Australian Prime Minister Scott Morrison’s announcement on Monday that it would delay Australia’s border reopening from December 1 to December 15 due to concerns about the Omicron variant hasn’t been well received by many international students.
Many were quick to voice their frustrations and disappointments on social media. Some said thousands of dollars have gone up in smoke after purchasing flight tickets, only to be told that they cannot fly into the country.
Other countries have stopped flights from those 9 countries only but our beloved Australia has banned literally each and every country for god knows what reason.

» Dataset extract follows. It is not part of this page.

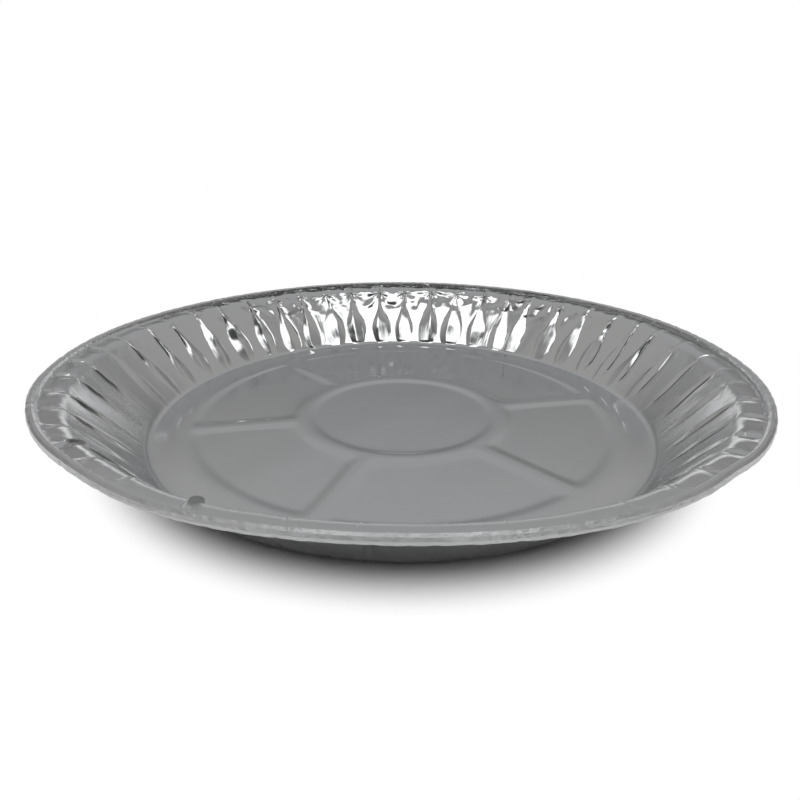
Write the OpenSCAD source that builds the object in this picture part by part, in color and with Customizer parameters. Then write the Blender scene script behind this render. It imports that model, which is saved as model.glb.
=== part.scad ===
// Foil pie tin, pressed from one round sheet of foil: a base stiffened by an embossed ring
// and spokes, a sloping wall gathered into folds, a flange and a rolled bead.
// The origin is the middle of the underside, on the plane that the tin stands on. +Z is up.
// Angles are in degrees, counted from +X towards +Y.

/* [Foil] */
// Thickness of the foil
foil_t = 0.1; // [0.06:0.01:0.2]

/* [Rim] */
// Diameter over the bead
rim_d = 222; // [216:1:236]
// Height over the bead, where the rim is level
tin_h = 24.5; // [24:0.5:32]
// Diameter of the bead's round section
bead_d = 2.6; // [2:0.1:3.2]
// How far round the foil is rolled in the bead
bead_turn = 315; // [270:5:330]
// Direction on the bead's section from which the flange comes in
bead_start = 200; // [190:5:220]

/* [Wall] */
// Inside diameter at the top of the sloping wall
wall_d = 206; // [194:1:210]
// Height of the top of the sloping wall
wall_h = 22.2; // [18:0.2:23]
// Inside diameter at the foot of the wall
foot_d = 168; // [164:1:176]
// Rounding between the base and the wall
foot_round = 2.5; // [1:0.1:5]
// Rounding between the wall and the flange
knee_round = 1.6; // [0.6:0.1:3]

/* [Folds] */
// Number of folds round the wall
fold_n = 49; // [36:1:56]
// Direction of the first fold
fold_turn = 8.7; // [0:0.1:12]
// Height of a fold where it stands proudest of the wall
fold_h = 1.6; // [0.4:0.1:1.8]
// Width of a fold at its belly, near the foot of the wall
fold_w = 7.6; // [3:0.1:9]
// Width of a fold where it is pinched at the top of the wall
pinch_w = 1.5; // [0.8:0.1:3]
// Height of a fold where it is pressed down on the flange
flange_fold_h = 0.45; // [0.1:0.05:0.8]
// How much the folds differ in size, as a share
fold_spread = 0.22; // [0:0.02:0.3]
// How far a fold may sit from its even place
fold_drift = 0.35; // [0:0.05:0.6]

/* [Base] */
// Height of the embossed ribs over the panels
rib_h = 0.4; // [0.3:0.1:1.5]
// Width of a rib at its foot
rib_w = 8.4; // [6:0.2:10]
// Width of the flat top of a rib
rib_top_w = 2; // [1:0.1:3]
// Diameter of the embossed ring along its middle
ring_d = 68.4; // [60:0.4:80]
// Number of spokes
spoke_n = 6; // [4:1:8]
// Direction of the first spoke
spoke_turn = 12; // [0:1:20]
// Diameter over the panels between the spokes
panel_d = 138; // [130:1:142]
// How far the corners of the panels are cut back
panel_cut = 1.6; // [0.4:0.1:3]
// Height of the panels over the foot ring
panel_lift = 0.3; // [0:0.05:0.8]
// Inside diameter of the flat foot ring that the tin stands on
foot_ring_d = 163; // [158:0.5:163]

/* [Wear] */
// How far the front of the rim is bent up
front_lift = 2; // [0:0.1:2.5]
// How far the back left of the rim is bent down
left_drop = 0.6; // [0:0.05:1]
// How far the right of the rim is bent down
right_drop = 0.4; // [0:0.05:1]
// Depth of the dent in the rim at the front right
dent = 0.8; // [0:0.1:1.2]
// How far the left of the rim is pressed out
bulge = 0.8; // [0:0.1:1.2]

/* [Hidden] */

// Points round a plain ring, panel points between two spokes, and steps round the bead
disc_points = 48;
panel_points = 6;
ledge_points = 60;
rim_points = 2 * fold_n;
bead_steps = 7;

// Folds that sit off their even place, as [number counted from the first, degrees]
crooked = [[0, 0.4], [1, 1.7], [6, 1.7], [14, -0.6], [15, -0.9], [16, -0.8], [17, -0.6]];
// Slow bends of the rim, as [direction, rise, half width in degrees]
bends = [
    [268, front_lift, 26], [230, 0.55 * front_lift, 10], [306, 0.3 * front_lift, 12],
    [142, -left_drop, 34], [0, -right_drop, 16]
];
// Dents and bulges of the rim, as [direction, depth, half width in degrees]
pushes = [[310, dent, 5], [230, 0.4 * dent, 9], [200, -bulge, 11]];

rim_r = rim_d / 2;
bead_r = bead_d / 2;
wall_r = wall_d / 2;
foot_r = foot_d / 2;
ring_r = ring_d / 2;
panel_r = panel_d / 2;
foot_ring_r = foot_ring_d / 2;
rib_slope_w = (rib_w - rib_top_w) / 2;
panel_z = foil_t + panel_lift;
rib_z = panel_z + rib_h;
ledge_r = panel_r + rib_slope_w;

// Section of the wall, flange and bead, on the face that shows from above
bead_mid = [rim_r - bead_r, tin_h - bead_r];
function on_bead(turn) = bead_mid + bead_r * [cos(turn), sin(turn)];
foot_at = [foot_r, foil_t];
knee_at = [wall_r, wall_h];
flange_end = on_bead(bead_start);

function unit(v) = v / norm(v);
function turned_left(v) = [-v[1], v[0]];
function angle_between(v, w) = acos(unit(v) * unit(w));

// First and last point of a rounded corner at b, between the lines to a and c
function corner(a, b, c, radius) =
    let (reach = radius * tan(angle_between(b - a, c - b) / 2))
    [b + reach * unit(a - b), b + reach * unit(c - b)];

foot_corner = corner([0, foil_t], foot_at, knee_at, foot_round);
knee_corner = corner(foot_at, knee_at, flange_end, knee_round);
wall_foot = foot_corner[1];
wall_top = knee_corner[0];
knee_end = knee_corner[1];

// Shares of the wall's height, measured down from its top, at which the folds are drawn
wall_steps = [1, 0.82, 0.52, 0.22, 0];

section = concat(
    [foot_corner[0]],
    [for (down = wall_steps) wall_top + down * (wall_foot - wall_top)],
    [knee_end],
    [for (i = [0 : bead_steps]) on_bead(bead_start - i * bead_turn / bead_steps)]
);
knee_row = len(wall_steps) + 1;

// Direction square to the section at a row, stretched so that the foil keeps its thickness
function out_of_section(i) =
    let (
        last = len(section) - 1,
        before = max(i, 1),
        after = min(i, last - 1),
        n0 = unit(turned_left(section[before] - section[before - 1])),
        n1 = unit(turned_left(section[after + 1] - section[after])),
        n = unit(n0 + n1)
    )
    n / (n * n0);

// Even but unlike values between -1 and 1, one for each fold
function unlike(k, kind) = sin(k * 137.5 + kind * 71) * cos(k * 59 + kind * 23);

function sum(v) = len(v) == 0 ? 0 : v * [for (i = v) 1];

// Direction of a fold, for numbers from -1 to fold_n, and its room to the nearer neighbour
function fold_place(k) =
    let (own = (k + fold_n) % fold_n)
    fold_turn + k * 360 / fold_n
    + fold_drift * unlike(own, 1)
    + sum([for (c = crooked) if (c[0] == own) c[1]]);
function fold_room(k) = min(fold_place(k + 1) - fold_place(k), fold_place(k) - fold_place(k - 1)) / 2;
function fold_scale(k, kind) = 1 + fold_spread * unlike(k, kind);

// A fold is pinched at the top of the wall, widest low down, and runs out at the foot
function fold_half(down) = (pinch_w + (fold_w - pinch_w) * pow(sin(115 * down), 1.3)) / 2;
function fold_rise(down) = fold_h * (0.85 + 0.15 * sin(180 * down)) * pow(1 - pow(down, 4), 0.7);
function flank(across) = pow(1 - abs(across), 1.2);

// Half width and height of the folds at a row of the section
function fold_at(i) =
    i == knee_row ? [pinch_w * 0.8, flange_fold_h]
    : let (down = wall_steps[i - 1]) [fold_half(down), fold_rise(down)];

// A point of the foil: its direction, then radius and height on the upper and on the lower face
function foil_point(turn, i, proud) =
    let (
        n = out_of_section(i),
        upper = section[i] + proud * unit(n),
        lower = upper - foil_t * n
    )
    [turn, upper[0], upper[1], lower[0], lower[1]];

function flat_point(turn, r, z) = [turn, r, z, r, z - foil_t];

function plain_ring(r, z, count, first) = [for (i = [0 : count - 1]) flat_point(first + i * 360 / count, r, z)];

// A ring across the spokes. edges lists [distance from a spoke's middle, height]
function spoke_ring(r, edges, floor_z) =
    let (
        pitch = 360 / spoke_n,
        outer = asin(edges[0][0] / r),
        gap = (pitch - 2 * outer) / (panel_points + 1)
    )
    [for (s = [0 : spoke_n - 1]) let (middle = spoke_turn + s * pitch)
        each concat(
            [for (e = edges) flat_point(middle - asin(e[0] / r), r, e[1])],
            [for (i = [len(edges) - 1 : -1 : 0]) let (e = edges[i]) flat_point(middle + asin(e[0] / r), r, e[1])],
            [for (i = [1 : panel_points]) flat_point(middle + outer + i * gap, r, floor_z)]
        )];

function fold_ring(i) =
    let (size = fold_at(i), degree = 180 / PI / section[i][0])
    [for (k = [0 : fold_n - 1], x = [-1 : 0.5 : 1])
        let (half = min(size[0] * fold_scale(k, 2) * degree, 0.94 * fold_room(k)))
        foil_point(fold_place(k) + x * half, i, size[1] * fold_scale(k, 3) * flank(x))];

function rim_ring(i) = [for (j = [0 : rim_points - 1]) foil_point(fold_turn + (j - 0.5) * 360 / rim_points, i, 0)];

crest = [rib_top_w / 2, rib_z];
toe = [rib_w / 2, panel_z];
cut_toe = [rib_w / 2 + panel_cut, panel_z];
first_turn = spoke_turn - asin(rib_w / 2 / ring_r);

rings = concat(
    [
        plain_ring(ring_r - rib_w / 2, panel_z, disc_points, first_turn),
        plain_ring(ring_r - rib_top_w / 2, rib_z, disc_points, first_turn),
        spoke_ring(ring_r + rib_top_w / 2, [crest], rib_z),
        spoke_ring(ring_r + rib_w / 2, [cut_toe, crest], panel_z),
        spoke_ring(ring_r + rib_w / 2 + panel_cut, [toe, crest], panel_z),
        spoke_ring(panel_r - panel_cut, [toe, crest], panel_z),
        spoke_ring(panel_r, [cut_toe, crest], panel_z),
        spoke_ring(ledge_r, [crest], rib_z),
        plain_ring(ledge_r + rib_top_w, rib_z, ledge_points, first_turn),
        plain_ring(foot_ring_r, foil_t, ledge_points, first_turn)
    ],
    [rim_ring(0)],
    [for (i = [1 : knee_row]) fold_ring(i)],
    [for (i = [knee_row + 1 : len(section) - 1]) rim_ring(i)]
);

// Unevenness of the rim, which dies away towards the foot
function apart(a, b) = (a - b + 900) % 360 - 180;
function bump(turn, middle, half) = exp(-pow(apart(turn, middle) / half, 2));
function placed(turn, r, z) =
    let (
        share = pow(max(0, z) / tin_h, 1.5),
        rise = sum([for (b = bends) b[1] * bump(turn, b[0], b[2])]),
        push = sum([for (p = pushes) p[1] * bump(turn, p[0], p[2])])
    )
    [(r - share * push) * cos(turn), (r - share * push) * sin(turn), z + share * rise];

// Triangles between two rings. Rings of one length meet point to point, and others by direction
function band(a, b, a0, b0) =
    let (na = len(a), nb = len(b))
    na == nb
    ? [for (i = [0 : na - 1]) let (j = (i + 1) % na)
        each [[a0 + i, b0 + i, a0 + j], [a0 + j, b0 + i, b0 + j]]]
    : let (
        a_ends = [for (i = [1 : na]) i < na ? a[i][0] : a[0][0] + 360],
        b_ends = [for (i = [1 : nb]) i < nb ? b[i][0] : b[0][0] + 360]
    )
    concat(
        [for (i = [0 : na - 1]) let (j = len([for (e = b_ends) if (e < a_ends[i]) 1]))
            [a0 + i, b0 + j % nb, a0 + (i + 1) % na]],
        [for (j = [0 : nb - 1]) let (i = len([for (e = a_ends) if (e <= b_ends[j]) 1]))
            [b0 + j, b0 + (j + 1) % nb, a0 + i % na]]
    );

ring_n = len(rings);
starts = [for (i = 0, at = 0; i < ring_n; at = at + len(rings[i]), i = i + 1) at];
point_n = starts[ring_n - 1] + len(rings[ring_n - 1]);
function flipped(faces) = [for (f = faces) [f[0], f[2], f[1]]];
function shifted(faces, by) = [for (f = faces) [for (v = f) v + by]];

module pie_tin() {
    upper = [for (ring = rings) each [for (p = ring) placed(p[0], p[1], p[2])]];
    lower = [for (ring = rings) each [for (p = ring) placed(p[0], p[3], p[4])]];
    skin = [for (i = [0 : ring_n - 2]) each band(rings[i], rings[i + 1], starts[i], starts[i + 1])];
    disc = [for (i = [1 : disc_points - 2]) [0, i, i + 1]];
    sheet = concat(disc, skin);
    last = starts[ring_n - 1];
    edge = [for (i = [0 : rim_points - 1]) let (j = (i + 1) % rim_points)
        each [
            [last + i, point_n + last + i, last + j],
            [last + j, point_n + last + i, point_n + last + j]
        ]];
    color([0.64, 0.65, 0.66])
        polyhedron(concat(upper, lower), concat(flipped(concat(sheet, edge)), shifted(sheet, point_n)));
}

pie_tin();
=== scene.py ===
"""Foil pie tin: a flat round of foil is made, pressed into the dish, and stood on a pale studio floor."""
import math
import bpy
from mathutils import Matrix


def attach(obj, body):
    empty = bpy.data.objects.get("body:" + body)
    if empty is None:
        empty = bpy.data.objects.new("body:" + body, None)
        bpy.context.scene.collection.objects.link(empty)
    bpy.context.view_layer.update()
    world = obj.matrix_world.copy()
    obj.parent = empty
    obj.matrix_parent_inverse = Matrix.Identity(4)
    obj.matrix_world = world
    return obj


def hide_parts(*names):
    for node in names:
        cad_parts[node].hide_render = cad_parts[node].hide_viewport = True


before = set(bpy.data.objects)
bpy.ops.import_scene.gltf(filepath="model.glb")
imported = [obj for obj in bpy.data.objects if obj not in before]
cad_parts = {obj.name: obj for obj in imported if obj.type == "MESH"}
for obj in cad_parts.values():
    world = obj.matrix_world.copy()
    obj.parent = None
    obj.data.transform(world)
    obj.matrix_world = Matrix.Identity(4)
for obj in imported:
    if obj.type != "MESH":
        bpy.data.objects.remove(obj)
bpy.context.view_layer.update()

from types import SimpleNamespace

import bpy
import numpy as np
from mathutils import Matrix, Vector

bl_info = {
    "name": "Foil Pie Tin",
    "version": (1, 0, 0),
    "blender": (4, 5, 0),
    "location": "3D View > Sidebar > Pie Tin",
    "description": "Presses a round of foil into a pie tin with gathered walls, and lights it",
    "category": "Object",
}

NODE = "pie_tin"
MM = 0.001

# Section of the tin, on the face that shows from above, in millimetres
FOOT_FLAT = 82.3
FOOT_R = 84.0
KNEE = (103.0, 22.2)
FOOT_ROUND = 2.5
KNEE_ROUND = 4.5

# The bead's roll, in degrees
BEAD_START = 212.0
BEAD_TURN = 315.0

# Rows of points along the section
FOOT_STEPS = 4
WALL_ROWS = 21
KNEE_STEPS = 6
FLANGE_ROWS = 4
BEAD_ROWS = 9

# Embossing of the base, in millimetres, and the spokes' direction in degrees
RING_R = 34.2
LEDGE_R = 73.2
SLOPE_FOOT_R = 81.5
SPOKES = 6
SPOKE_TURN = 12.0
SPOKE_START_R = 33.0
PANEL_LIFT = 0.3
CREST_HALF = 1.0
CREST_BLEND = 1.3
SLOPE_W = 3.2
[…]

— Rini Dharva (@notanomaj) November 29, 2021
International students want reimbursement for their flight tickets
Hundreds of students on Twitter have expressed their anger and frustrations with the announcement online. Many lament that they have spent thousands on their flight tickets, while students are also uncertain if and how they can get a refund.
“What about students who had booked their flights?” said one Twitter user. “Is the Australian government going to reimburse us for the tickets we booked? You have an extremely unstable and unreliable government.”
Another Twitter user said: “Thousands of students have booked their flight tickets at exorbitant prices. And to now delay the reopening when December 1 is a day away, I hope we get hold of the reality that this country of our dreams isn’t what we need in our lives. If this happens, #LetUsBackToAus.”
The delays in Australia’s border reopening suggests online learning will continue for those locked out of the country.
International students locked out of Australia are also confused about their next steps. Chinese international student Zhang Yiming told ABC News that he had turned down an internship offer from one of the most prestigious law firms in Shanghai to study in Australia.
Delays in Australia’s border reopening has been a source of frustration for him. The 28-year-old said he had his flight cancelled just 12 hours before the departure.
“The decision is extremely irresponsible for temporary visa holders, who were left without any time to prepare and respond to the urgent announcement,” he was quoted saying.
Anyone here who’s booked tickets before 15th December?
What is the option left for us now? #LetUsBackToAus
— Rini Dharva (@notanomaj) November 29, 2021
Losing their trust in Australia
Delays to Australia’s border reopening has also hurt the country’s reputation. Previously, Filipino student Diana Olivar told Study International that she didn’t expect Australia to close its borders for that long. Needing to move on, she decided to transfer from her university in Australia to Canada.
One Twitter user said she is advising her junior to study elsewhere to save themselves from the heartache of the country’s border closures.
Funny thing happened today.
A junior of mine came to me with the same Australian dream. Asked me if she should go ahead.
I said “They’ve got no soul. They treat us like trash. Go to Canada, UK or US.”
— Rini Dharva (@notanomaj) November 30, 2021
Kirk Yan, a Melbourne-based migration agent and an advocate for international students and temporary residents in Australia, told ABC News the announcement would see a further decline of confidence in Australia’s border policies.
“Other popular studying destinations such as Canada, the UK and the US, which opened their borders to international students way earlier than Australia, haven’t closed their borders due to Omicron,” Yan was quoted saying. “This announcement will lead to further declining interest in studying in Australia.”
Australia’s border closure has continued to upend the lives of many
Delays in Australia’s border reopening is also taking a mental toll on international students.
Oscar Zi Shao Ong, national president of the Council of International Students Australia (CISA), a not-for-profit, non-politically and non-commercially aligned organisation formed in response to the needs of international students for a unified voice, said: “We have overwhelming feedback that online studies just aren’t working,” said Ong.
“Additionally, this is not what international students paid for. They paid for quality, face-to-face education. Further to that, onshore students would have received better support in terms of engagements and social events.”
He added that offshore students suffer from a lack of belonging to their university, while some have never stepped foot on campus. “A recent report also suggests overseas students suffered from poor mental health, especially if they came from a country with a large amount of COVID cases,” he says.